From this counsel, we would understand that a meeting with those who have sought by ridicule to place in an unfavorable light those who conscientiously disagree with them could be productive of no good; for if we want the blessing of the Holy Spirit upon our meetings, we must not have a critical spirit. “The spirit of criticism unfits men for receiving the light that God would send them, or for seeing what is evidence of the truth.” There would be no profit in trying to meet to find truth if the spirit of criticism is present. All of this must be put away and repented of before we can be learners in the school of Christ.

There are other issues that we believe must be considered in making any decision to meet with the brethren.
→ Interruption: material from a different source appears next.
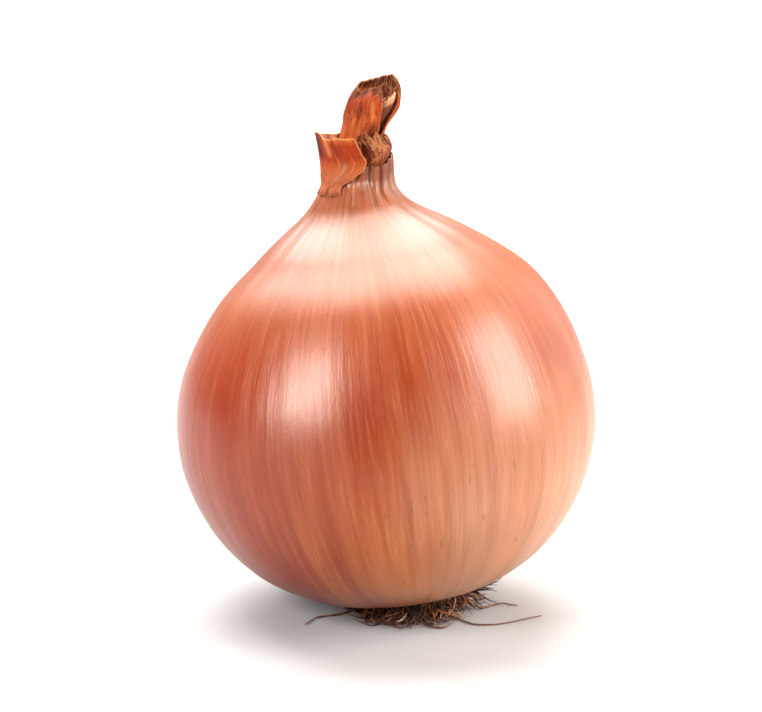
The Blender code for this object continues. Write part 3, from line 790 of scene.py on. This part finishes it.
def makeScaleMaterial(name, look):
    made = bpy.data.materials.new(name)
    made.use_nodes = True
    tree = made.node_tree
    shader = tree.nodes["Principled BSDF"]
    place = addNode(tree, "Attribute", attribute_name="leafPlace").outputs["Vector"]
    edge = addNode(tree, "Attribute", attribute_name="tornEdge").outputs["Fac"]
    shade = addNode(tree, "Attribute", attribute_name="scaleShade").outputs["Fac"]
    split = addNode(tree, "SeparateXYZ", {0: place})
    stretched = addNode(
        tree, "Mapping", {"Vector": place, "Scale": (look["across"], look["along"], 1.0)}
    )
    finely = addNode(
        tree, "Mapping", {"Vector": place, "Scale": (look["fine"], look["along"] * 2, 1.0)}
    )
    bands = addNode(
        tree, "TexNoise", {"Vector": stretched.outputs[0], "Scale": 1.0, "Detail": 4.0, "Distortion": 0.1}
    ).outputs["Fac"]
    fibres = addNode(
        tree, "TexNoise", {"Vector": finely.outputs[0], "Scale": 1.0, "Detail": 4.0, "Distortion": 0.15}
    ).outputs["Fac"]
    crumple = addNode(
        tree, "TexNoise", {"Vector": place, "Scale": scaleGrain["crumple"], "Detail": 5.0, "Roughness": 0.6}
    )
    shifted = addNode(tree, "Math", {0: bands, 1: 0.24, 2: -0.12}, operation="MULTIPLY_ADD")
    upward = addNode(tree, "Math", {0: split.outputs["Y"], 1: shifted.outputs[0]}, operation="ADD")
    warped = addNode(
        tree, "Mix", {0: scaleGrain["warp"], 4: place, 5: crumple.outputs["Color"]}, data_type="VECTOR"
    )
    netPlace = addNode(
        tree, "Mapping",
        {
            "Vector": warped.outputs[1], "Scale": (*look["netCells"], 1.0),
            "Rotation": (0, 0, math.radians(28)),
        },
    )
    net = addNode(
        tree, "TexVoronoi", {"Vector": netPlace.outputs[0], "Scale": 1.0}, feature="DISTANCE_TO_EDGE"
    )
    frayed = addNode(
        tree, "Math", {0: fibres, 1: -look["lipWidth"], 2: edge}, operation="MULTIPLY_ADD"
    )
    share = {}
    for name, (source, start, end, atStart, atEnd) in {  # as in the skin's look
        "net": (net.outputs["Distance"], 0.01, 0.11, look["net"], 0.0),
        "dark": (bands, 0.32, 0.50, look["darkness"], 0.0),
        "pale": (fibres, 0.54, 0.72, 0.0, look["paleness"]),
        "thread": (fibres, 0.30, 0.42, look["darkness"], 0.0),
        "lip": (frayed.outputs[0], 0.0, look["lipWidth"], 0.5, 0.0),
        # pale marks and painted highlights, where the scale's shade value is below 0
        "paleAndLit": (shade, -1.0, 0.0, 1.0, 0.0),
    }.items():
        share[name] = addNode(
            tree, "MapRange",
            {"Value": source, "From Min": start, "From Max": end, "To Min": atStart, "To Max": atEnd},
        ).outputs[0]
    broken = addNode(tree, "Math", {0: fibres, 1: 0.8, 2: -0.4}, operation="MULTIPLY_ADD")
    shadeHere = addNode(
        tree, "Math", {0: shade, 1: broken.outputs[0]}, operation="ADD", use_clamp=True
    )
    # rot and painted shade from the scale's shade value, broken up by its fibres
    rotAndShade = addNode(tree, "Math", {0: shadeHere.outputs[0], 1: shade}, operation="MINIMUM")
    colour = addNode(
        tree, "ValToRGB", {"Fac": upward.outputs[0]},
        stops=[(at, hexColour(code)) for at, code in look["rise"]],
    ).outputs["Color"]
    for amount, code in (
        (share["dark"], "dark"), (share["pale"], "pale"), (share["thread"], "dark"),
        (share["paleAndLit"], "pale"), (rotAndShade.outputs[0], "dark"), (share["net"], "pale"),
        (share["lip"], "lip"),
    ):
        colour = addNode(
            tree, "Mix", {0: amount, 6: colour, 7: hexColour(look[code])}, data_type="RGBA"
        ).outputs[2]
    tree.links.new(colour, shader.inputs["Base Color"])
    gloss = addNode(
        tree, "Math", {0: fibres, 1: 0.22, 2: look["roughness"] - 0.1}, operation="MULTIPLY_ADD"
    )
    tree.links.new(gloss.outputs[0], shader.inputs["Roughness"])
    relief = addNode(
        tree, "Math", {0: fibres, 1: scaleGrain["fibres"], 2: crumple.outputs["Fac"]},
        operation="MULTIPLY_ADD",
    )
    raised = addNode(
        tree, "Math", {0: share["net"], 1: scaleGrain["net"], 2: relief.outputs[0]},
        operation="MULTIPLY_ADD",
    )
    bump = addNode(tree, "Bump", {"Height": raised.outputs[0], **scaleGrain["bump"]})
    tree.links.new(bump.outputs[0], shader.inputs["Normal"])
    shader.inputs["Specular IOR Level"].default_value = look["specular"]
    for name, value in scaleDepth.items():
        shader.inputs[name].default_value = value
    return made


scaleMaterials = {name: makeScaleMaterial("dry scale, " + name, look) for name, look in scaleLooks.items()}
finishPiece(
    makeSheet("collarScale", collar, collarSurface, False, collarShade),
    [scaleMaterials["collar"], scaleMaterials["collarInside"]], "collar_scale",
)
finishPiece(
    makeSheet("fibrousScale", fibrous, fibrousSurface, False, noShade),
    [scaleMaterials["fibrous"], scaleMaterials["fibrousInside"]], "fibrous_scale",
)
finishPiece(
    makeSheet("curledLeaf", curled, curledSurface, True, curledShade),
    [scaleMaterials["curled"], scaleMaterials["curledInside"]], "curled_leaf",
)
finishPiece(
    makeSheet("paleInnerLeaf", innerLeaf, innerSurface, True, innerShade),
    [scaleMaterials["innerLeaf"], scaleMaterials["innerLeaf"]], "inner_leaf",
)
print("the neck has its scales")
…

First of all, it is essential that hard speeches and ridicule that have been spoken be repented of. Second, when private communications have been which have sought to develop a basis for working out differences have been ignored, a public meeting would hardly seem appropriate. Evidently, Ellen White understood very well how to apply wise principles when it came to proposed meetings. As pointed out earlier, she refused to come down to the parlor from upstairs to meet with Elder Daniels. Why? Because she had written him letters which he was ignoring. She sent a message telling him that when he paid attention to the letters that she had written, she would speak to him. Obviously, the best interests of the work are not always met by holding a meeting. Perhaps the lesson we can best learn from the prophet’s example is that it is most important to follow the counsel of the Lord.

Whatever storm may fall upon us and upon God’s people, we may take courage in this promise. “Through centuries of persecution, conflict, and darkness, God has sustained His church. Not one cloud has fallen upon it that He has not prepared for; not one opposing force has risen to counterwork His work, that He has not foreseen.” Acts of the Apostles, 11, 12. The Lord is well able to bring a calm to the storm that is blowing. If we trust Him perfectly and look to Him for counsel, He will bring us through.